Susan Pisano, a spokeswoman for the trade groups, said the United announcement was “the next stage in the evolution of health care, the edge of a wave of change.”
John Stone, a spokesman for Representative Charles Norwood, Republican of Georgia, who sponsored the House bill, said that managed care companies that turned over medical decision-making to physicians would not be liable to medical malpractice lawsuits under the bill.
Republican leaders in the House and insurance company lobbyists have argued that the right to sue the companies would increase costs for health plan members. But Mr. Norwood said in a statement yesterday that his bill would “very likely result in lower costs.” He said, “the best care in the long run is less expensive than cutting corners.”
“This action is historic,” said Dr. Thomas Reardon, president of the American Medical Association. He said it was “a long overdue victory for American patients and the care they receive.”
Jeffrey Roth, a Manhattan dermatologist, said the change would “help re-establish a sense of trust between the insurers and the doctors” and reduce burdensome paperwork in doctor’s offices that they denounce as “the hassle factor.”
Health care experts and critics of managed care said the prior review system had outlived its usefulness and was actually costing the companies more than they saved. “This is a confession that H.M.O. bureaucrats cost more than they save,” said Jamie Court, a spokesman for the Foundation for Taxpayer and Consumer Rights, an advocacy coalition.
Wall Street investors reacted to the news by driving United Health Group stock up $2.375 yesterday, to $54.9375.
Robert Hoehn, a health care analyst with ING Barings, said that the higher stock price may reflect the belief of traders that the new policy would give United “an advantage over other companies in terms of marketing” and “further insulate them from the risk of litigation.”
Dr. Archelle Georgiou, chief medical officer of the United Healthcare unit of the company, said that it had been spending $100 million a year to respond to requests for approval of care, which were almost always granted.
Some of the money saved will go toward programs for patients, she said, like telling patients what to expect in the hospital and keeping tabs on them so they get appropriate care promptly and can return home.

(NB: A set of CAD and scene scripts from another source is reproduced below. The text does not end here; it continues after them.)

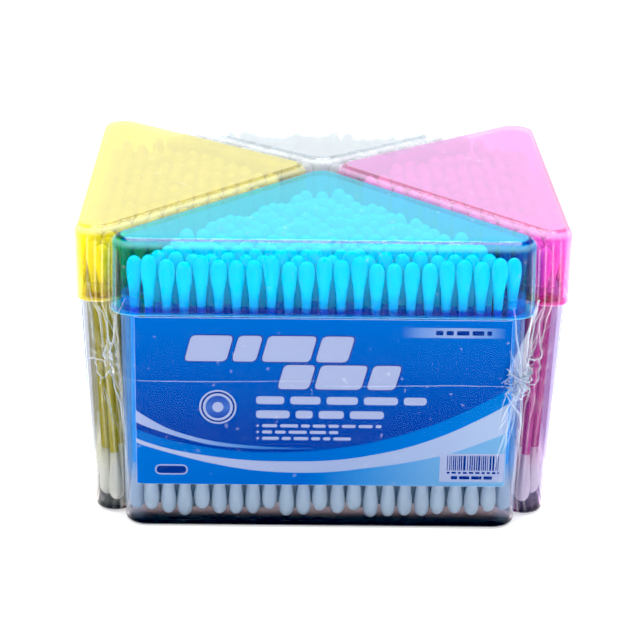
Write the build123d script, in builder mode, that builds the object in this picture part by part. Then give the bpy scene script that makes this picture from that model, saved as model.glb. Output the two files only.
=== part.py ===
from build123d import *
import math
import os
import random

# Four triangular cotton swab boxes stood together as a square pack, held by one skin of shrink film.
# Millimetres. +Z up, -Y is the front of the pack, +X is to the right. The origin is the middle of
# the pack's footprint, on the surface that it stands on.
#
# Each box is drawn in its own seat: x along its long outer side, y from that side in towards the
# middle of the pack, z up its own height. The seat leans, because the film draws the four boxes
# together at the foot, where the trays are narrower than the lids.

# ---- the pack
SEAT_OUT = 64.0          # pack centre to each box's outer side, at the foot
SEAT_LIFT = 0.08         # keeps the trays' outer feet just clear of the film's floor
LEAN = 2.385             # degrees that each box leans outward at the top

# ---- one box (an isosceles right triangle in plan)
HALF_SPAN = 65.4         # half of the long side of the lid's top, measured to the sharp corner
BOX_HEIGHT = 84.0        # tray foot to lid top
SHOULDER_Z = 63.2        # where the lid's rim stands on the tray
ROOT2 = math.sqrt(2.0)

# ---- tray: a clear drafted bin with a step-in neck
TRAY_FOOT_INSET = 1.1
TRAY_SHOULDER_INSET = 0.6
TRAY_FOOT_RADIUS = 6.2
TRAY_NECK_INSET = 1.15
TRAY_NECK_RADIUS = 6.0
TRAY_NECK_Z = 67.2
TRAY_FLOOR = 1.6
TRAY_INNER_INSET = 2.0
TRAY_INNER_RADIUS = 5.2
TRAY_FOOT_ROUND = 1.2

# ---- lid: a push-on tinted cap
LID_FLARE = 0.6          # the rim stands out this far beyond the top
LID_RIM_RADIUS = 6.9
LID_TOP_ROUND = 3.0
LID_ROOF = 1.3
LID_INNER_RIM_INSET = 1.0
LID_INNER_TOP_INSET = 1.3
LID_INNER_RADIUS = 6.0
LID_INNER_ROUND = 1.8

# ---- label: a thin printed sticker on the tray's outer wall
LABEL_THICK = 0.12
LABEL_HALF = 50.4
LABEL_LOW = 13.0
LABEL_HIGH = 62.4

# ---- swabs
SWAB_LENGTH = 75.0
SWAB_PITCH = 4.66
SWAB_ROW = SWAB_PITCH * math.sqrt(3.0) / 2.0
STICK_RADIUS = 1.15
TIP_RADIUS = 2.1
TIP_LENGTH = 14.5
TIP_CAP = 2.0            # cotton beyond the stick's end
SWAB_INSET = 4.45        # lid plan to the middle of the outermost swabs
SWAB_NOSE = (50.72, 7.25)   # the second row's end swabs are pushed out into the box's sharp corners
SWAB_DRIFT = 0.09        # sideways drift of a swab's middle
SWAB_TILT = 0.12         # degrees
SWAB_RISE = 2.1          # the most that a swab beside the long wall stands clear of the floor
SWAB_HEAP = 2.4          # the bundle stands this much prouder away from the long wall
SWAB_HEAP_RUN = 20.0     # and reaches that height this far in

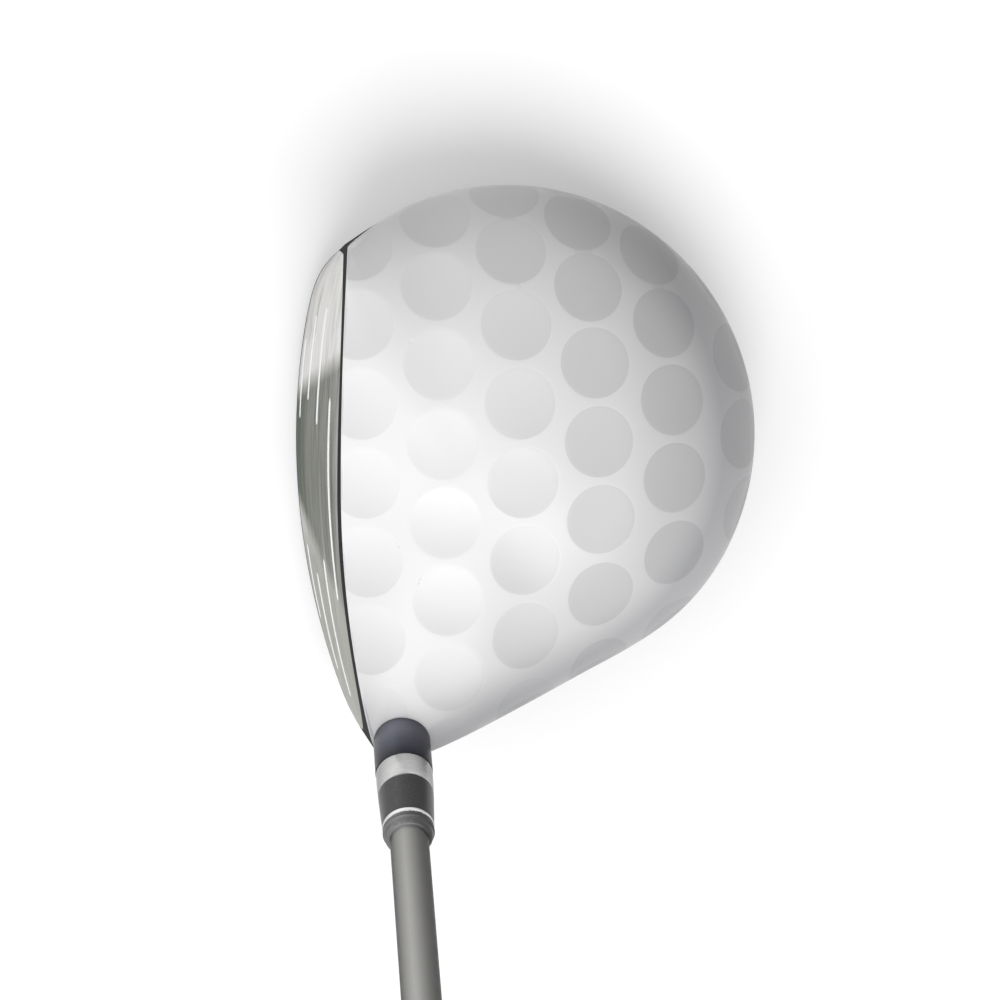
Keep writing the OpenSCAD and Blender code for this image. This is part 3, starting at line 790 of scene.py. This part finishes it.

The company will still track doctors’ decisions after they are made and urge physicians who exceed the average costs on certain types of health care to bring their practices in line. “When we are talking to physicians and not calling to deny a service, they are so much more willing to listen,” Dr. Georgiou said.
“Doctors will still have to be mindful of economic outcomes,” Mr. Jacobsen, the consultant said.
Like other health care companies, United will still negotiate discounts on payments to doctors and hospitals. And it will continue to try to minimize expensive hospital stays by reminding members with chronic ailments like asthma, diabetes and congestive heart failure to take their medication and closely follow their doctors’ orders.
Mr. Hoehn, the analyst, said that managed care had succeeded in bringing health costs down. Fifteen years ago, he said, reviews like those being dropped by United played an important role in holding down costs. “Now quality and access to care are taking precedence,” he said, as prior reviews could no longer show savings.
Dr. Lee Sacks, a family physician in Oak Brook Ill., said he was “encouraged that United is trying to figure out how to work with physicians and patients to provide the best care.” Dr. Sacks, a senior executive of Advocate Health Care, a group of 2,700 doctors, said that previously United had approved the group’s requests for prior approval of care “in 99 out of 100 cases.”
Helen Darling, a senior health care consultant with the Watson Wyatt consulting group, said that “health plans, for the most part, are approving everything.”